* _RECORDED INFORMATION_:
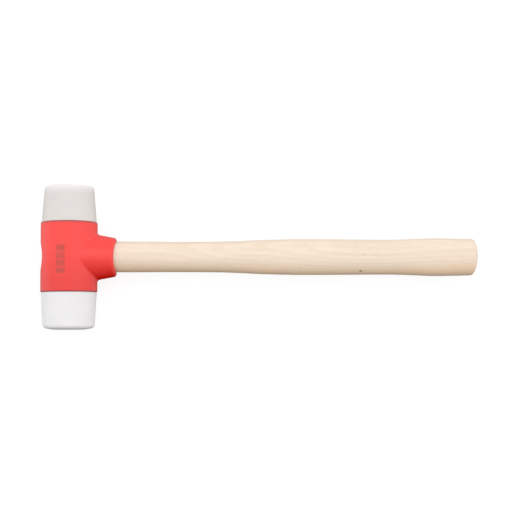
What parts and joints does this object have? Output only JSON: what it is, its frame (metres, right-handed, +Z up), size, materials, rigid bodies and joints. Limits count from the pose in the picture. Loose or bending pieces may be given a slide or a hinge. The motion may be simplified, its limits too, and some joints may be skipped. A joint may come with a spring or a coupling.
{
  "type": "soft-face mallet",
  "caption": "Soft-face mallet: a painted metal head with a push-in hard face and a push-in rubber face, on a wedged oval wooden handle.",
  "frame": {"origin": "on the floor under the middle of the mallet's box, with the mallet lying on its side", "axes": "+Z up, +X along the handle from the head towards the grip, Y along the head's axis with the hard face towards +Y"},
  "size_m": [0.3132, 0.1018, 0.04],
  "materials": {
    "red_paint": "semi-gloss",
    "hard_nylon": "satin",
    "white_rubber": "matt",
    "core_nylon": "satin",
    "handle_wood": "oiled",
    "wedge_wood": "raw",
    "wedge_steel": "as stamped"
  },
  "bodies": {
    "hafted_head": {"head_housing": "red_paint", "handle": "handle_wood", "wood_wedge": "wedge_wood", "upper_steel_wedge": "wedge_steel", "lower_steel_wedge": "wedge_steel"},
    "hard_insert": {"upper_face": "hard_nylon"},
    "soft_insert": {"lower_face": "white_rubber", "lower_face_core": "core_nylon"}
  },
  "joints": [
    {"name": "hard_insert_pull", "type": "slide", "parent": "hafted_head", "child": "hard_insert", "axis": [0, 1, 0], "range_m": [0, 0.012]},
    {"name": "soft_insert_pull", "type": "slide", "parent": "hafted_head", "child": "soft_insert", "axis": [0, -1, 0], "range_m": [0, 0.012]}
  ]
}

* _WHAT TO WORK ON_: Print out the whole listing exactly as it appears.

* _EXERCISE OUTPUT_:
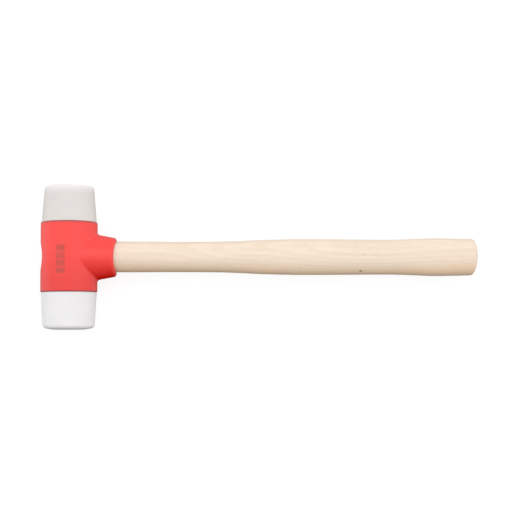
What parts and joints does this object have? Output only JSON: what it is, its frame (metres, right-handed, +Z up), size, materials, rigid bodies and joints. Limits count from the pose in the picture. Loose or bending pieces may be given a slide or a hinge. The motion may be simplified, its limits too, and some joints may be skipped. A joint may come with a spring or a coupling.
{
  "type": "soft-face mallet",
  "caption": "Soft-face mallet: a painted metal head with a push-in hard face and a push-in rubber face, on a wedged oval wooden handle.",
  "frame": {"origin": "on the floor under the middle of the mallet's box, with the mallet lying on its side", "axes": "+Z up, +X along the handle from the head towards the grip, Y along the head's axis with the hard face towards +Y"},
  "size_m": [0.3132, 0.1018, 0.04],
  "materials": {
    "red_paint": "semi-gloss",
    "hard_nylon": "satin",
    "white_rubber": "matt",
    "core_nylon": "satin",
    "handle_wood": "oiled",
    "wedge_wood": "raw",
    "wedge_steel": "as stamped"
  },
  "bodies": {
    "hafted_head": {"head_housing": "red_paint", "handle": "handle_wood", "wood_wedge": "wedge_wood", "upper_steel_wedge": "wedge_steel", "lower_steel_wedge": "wedge_steel"},
    "hard_insert": {"upper_face": "hard_nylon"},
    "soft_insert": {"lower_face": "white_rubber", "lower_face_core": "core_nylon"}
  },
  "joints": [
    {"name": "hard_insert_pull", "type": "slide", "parent": "hafted_head", "child": "hard_insert", "axis": [0, 1, 0], "range_m": [0, 0.012]},
    {"name": "soft_insert_pull", "type": "slide", "parent": "hafted_head", "child": "soft_insert", "axis": [0, -1, 0], "range_m": [0, 0.012]}
  ]
}